EXERCISE DETAILS →
Copy verbatim the material from its first line to the line that holds "satin, mottle_dulling = 0.32, 0.15", including that line.

INFORMATION PROVIDED →
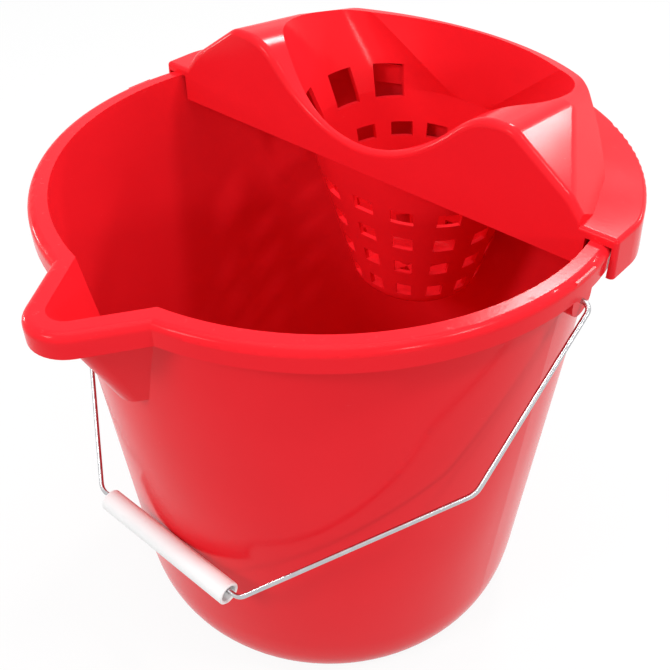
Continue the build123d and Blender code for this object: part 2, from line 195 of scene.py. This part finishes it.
# ---- Grip ----------------------------------------------------------------------------
# A length of white extruded tube, threaded loosely on the wire before it was bent. Fine
# lines from the die run along it, and its satin surface is a little uneven.
def extruded_white():
    dull_white = (0.86, 0.87, 0.87, 1)
    clean_white = (0.91, 0.92, 0.92, 1)
    satin, mottle_dulling = 0.32, 0.15

    finish, tree = new_finish("white_extruded_tube")
    place = place_on_piece(tree)
    mottle = noise(tree, place, scale=90.0, detail=3.0)
    lines = noise(tree, drawn_out(tree, place, (0.05, 1, 1)), scale=900.0, detail=2.0)
    line_bump = {"Strength": 0.25, "Distance": 0.0002, "Height": lines}
    close_finish(
        tree,
        Base_Color=two_tone(tree, mottle, dull_white, clean_white),
        Roughness=satin + mottle * mottle_dulling,
        Normal=tree.node("Bump", {}, line_bump),
    )
    return finish


dress("grip_tube", extruded_white())

# ---- Floor, light and camera ---------------------------------------------------------
# A plain pale floor that takes a soft shadow, a white room, and soft lamps: one overhead,
# two behind and two at the right for the bright edges, and one in front and one at the
# left that open up the shadows.
floor_size = 24.0
floor_grey = (0.50, 0.50, 0.50, 1)
white = (1, 1, 1, 1)
# to the eye the floor is mostly white paper, and the rest of it keeps the shadow
paper_strength = 1.06
paper_share = 0.86
# the room's light on the object, where 1 is the white that the eye sees
room_level = 0.62


def in_view(tree):
    """1 where a ray comes from the eye, from a reflection, or through something clear."""
    kinds = ("Camera", "Glossy", "Transmission")
    eye, gloss, clear = (
        tree.node("LightPath", {}, {}, "Is %s Ray" % kind) for kind in kinds
    )
    return tree.calculate("MAXIMUM", eye, gloss + clear)


bpy.ops.mesh.primitive_plane_add(size=floor_size, location=(0, 0, 0))
floor = bpy.context.object
floor.name = "floor"
floor_finish, tree = new_finish("pale_floor")
matt = tree.node("BsdfDiffuse", {}, {"Color": floor_grey})
paper = tree.node("Emission", {}, {"Color": white, "Strength": paper_strength})
share = in_view(tree) * paper_share
share_socket, matt_socket, paper_socket = 0, 1, 2
floor_mix = {share_socket: share, matt_socket: matt, paper_socket: paper}
surface = tree.node("MixShader", {}, floor_mix)
tree.node("OutputMaterial", {}, {"Surface": surface})
floor.data.materials.append(floor_finish)

world = bpy.data.worlds.new("studio")
bpy.context.scene.world = world
world.use_nodes = True
world.node_tree.nodes.clear()
tree = Signal(world.node_tree)
strength = room_level + in_view(tree) * (1 - room_level)
backdrop = tree.node("Background", {}, {"Color": white, "Strength": strength})
tree.node("OutputWorld", {}, {"Surface": backdrop})


def direction(turn, rise):
    """A unit direction: round from the front by the turn, up from level by the rise."""
    level = math.cos(rise)
    return Vector((math.sin(turn) * level, -math.cos(turn) * level, math.sin(rise)))


def soft_lamp(name, azimuth, elevation, aim, size, radiance):
    """A soft box, placed by its direction from the point that it lights."""
    lamp_distance = 1.3
    away = direction(math.radians(azimuth), math.radians(elevation))
    lamp = bpy.data.lights.new(name, "AREA")
    lamp.shape = "RECTANGLE"
    lamp.size, lamp.size_y = size
    lamp.energy = math.pi * size[0] * size[1] * radiance
    holder = bpy.data.objects.new(name, lamp)
    bpy.context.scene.collection.objects.link(holder)
    holder.location = Vector(aim) + away * lamp_distance
    holder.rotation_euler = (-away).to_track_quat("-Z", "Y").to_euler()


soft_lamp("overhead", 0, 90, aim=(0, 0, 0.35), size=(1.3, 1.3), radiance=1.5)
# gleam on the wringer's right shoulder
soft_lamp("rear_right", 171, 23.5, (0.10, 0.045, 0.312), size=(0.10, 0.09), radiance=84)
# gleam on the rim in front of the wringer's right end
soft_lamp("rear_left", -157, 38.5, (0.145, -0.015, 0.282), size=(0.22, 0.12), radiance=84)
soft_lamp("side", 112, 56, (0.13, -0.06, 0.282), size=(0.15, 0.12), radiance=84)
# gleam at the left of the wringer's mouth
soft_lamp("low_side", 64, 14, (-0.065, 0.109, 0.293), size=(0.07, 0.10), radiance=90)
# open up the wringer's front and the side of the pouring lip
soft_lamp("front", -12, 32, (0.05, 0.02, 0.30), size=(0.26, 0.26), radiance=24)
soft_lamp("left", -80, 6, (-0.05, -0.138, 0.28), size=(0.10, 0.18), radiance=48)

# The eye stands a little over half a metre off, so near edges spread and the base shrinks.
# Its place is in rim radii, from a point on the bucket's axis.
rim_radius = 0.15
turn, tilt, roll = (math.radians(angle) for angle in (41.28, 39.32, -0.28))
aim_height, side_step, height_step, distance = 0.5, -0.021, -0.476, 4.053
right = Vector((math.cos(turn), math.sin(turn), 0))
back = direction(turn, tilt)
up = back.cross(right)
up = up * math.cos(roll) - right * math.sin(roll)
right = up.cross(back)
axis_point = Vector((0, 0, rim_radius * aim_height))
eye = axis_point - right * (side_step * rim_radius) - up * (height_step * rim_radius)
eye = eye + back * (distance * rim_radius)
camera_data = bpy.data.cameras.new("camera")
camera_data.sensor_width = 36.0
camera_data.lens = 49.96
camera = bpy.data.objects.new("camera", camera_data)
bpy.context.scene.collection.objects.link(camera)
facing = Matrix((right, up, back)).transposed().to_4x4()
camera.matrix_world = Matrix.Translation(eye) @ facing
bpy.context.scene.camera = camera
bpy.context.scene.view_settings.view_transform = "Standard"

WRITTEN REPLY →
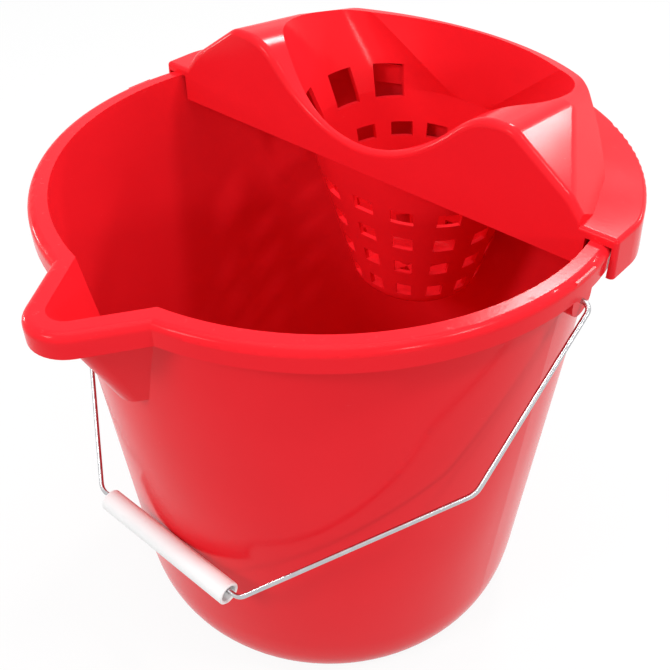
Continue the build123d and Blender code for this object: part 2, from line 195 of scene.py. This part finishes it.
# ---- Grip ----------------------------------------------------------------------------
# A length of white extruded tube, threaded loosely on the wire before it was bent. Fine
# lines from the die run along it, and its satin surface is a little uneven.
def extruded_white():
    dull_white = (0.86, 0.87, 0.87, 1)
    clean_white = (0.91, 0.92, 0.92, 1)
    satin, mottle_dulling = 0.32, 0.15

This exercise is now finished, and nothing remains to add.